Avec la victoire du Parti québécois aux élections générales d'hier, Pauline Marois deviendra dans quelques jours la première femme à accéder à la direction du gouvernement du Québec. Aucune politicienne ne méritait autant que Mme Marois d'écrire cette page d'histoire.

Il a fallu beaucoup de détermination à la députée de Charlevoix-Côte-de-Beaupré pour franchir, une par une, les étapes d'une longue carrière politique qui l'ont menée à la tête des plus importants ministères, puis à la direction du Parti québécois. Pauline Marois a connu des moments pénibles au cours des derniers mois. Cependant, malgré la mer houleuse, elle est restée sur le pont et a mené son parti aux résultats d'hier soir. Comme elle l'a fait encore hier soir, faisant preuve d'un grand sang froid.

Le gouvernement Marois sera minoritaire. Compte tenu des pourcentages obtenus par les différents partis, il aurait été injuste qu'il en soit autrement. Les talents de leadership de Mme Marois, entre autres sa capacité à trouver des compromis, seront mis à l'épreuve. Son discours de fin de soirée était prometteur à cet égard.

Dans cette situation, la nouvelle première ministre devrait concentrer ses efforts sur les politiques qui touchent les problèmes concrets des Québécois, et mettre de côté sa «gouvernance souverainiste», notamment les manoeuvres visant à provoquer les conditions gagnantes pour un référendum.

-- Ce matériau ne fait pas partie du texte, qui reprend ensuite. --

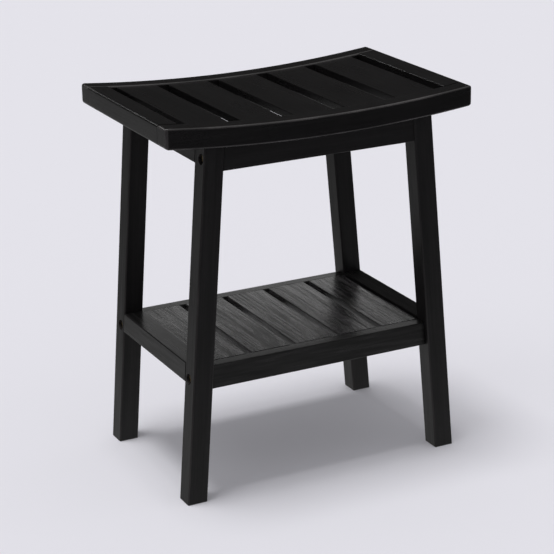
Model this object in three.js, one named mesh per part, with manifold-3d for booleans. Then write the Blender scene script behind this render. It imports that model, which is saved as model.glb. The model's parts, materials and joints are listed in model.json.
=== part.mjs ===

Les résultats d'hier confirment qu'une majorité de citoyens n'a aucun appétit pour ce débat. Avec l'appui d'à peine un tiers des Québécois, la nouvelle première ministre n'a pas la légitimité nécessaire pour entreprendre des réformes radicales.

À la surprise de plusieurs, le Parti libéral formera l'opposition officielle. Les sondages ont encore une fois sous-estimé le vote libéral, qui ne s'est pas effondré au profit de la CAQ. Chef de la formation depuis 14 ans, premier ministre depuis neuf ans, Jean Charest peut s'enorgueillir d'avoir lutté avec énergie jusqu'à la fin. Cependant, M. Charest a été battu dans sa circonscription de Sherbrooke. Il n'en a rien dit dans son discours, mais on peut penser qu'il prépare sa sortie.

On a dit bien des méchancetés au sujet de M. Charest. L'histoire sera plus juste. Elle retiendra, entre autres, qu'il a été l'un des politiciens les plus tenaces de notre époque et l'un des défenseurs les plus éloquents de l'unité canadienne.

Bien que le gouvernement soit minoritaire, les libéraux devront prendre le temps de se renouveler, un processus qui doit aller au-delà de l'élection d'un nouveau chef. Leurs cousins libéraux fédéraux ont fait l'erreur de manoeuvrer en fonction d'un retour rapide au pouvoir; on voit quel prix ils ont payé.

Homme pressé, François Legault aurait bien sûr aimé voir sa Coalition avenir Québec faire mieux. Néanmoins, il faut se rappeler qu'il y a un an, ce parti n'existait pas. Les résultats d'hier constituent donc une avancée significative. La CAQ pourra profiter des prochains mois pour prendre l'expérience et la cohérence qui lui manquent. Elle pourra alors prétendre, de façon plus crédible, à former le prochain gouvernement de la province.

Cette campagne électorale a suscité énormément d'intérêt dans la population, comme en témoigne un taux de participation plus élevé. En même temps, de nombreux électeurs ont exprimé leur peu d'enthousiasme à l'égard du choix qui leur était offert. Les élus ne devront pas se méprendre: la défaite des libéraux ne signifie pas la fin du désabusement populaire à leur endroit. Pour regagner la confiance de la population, ils auront fort à faire.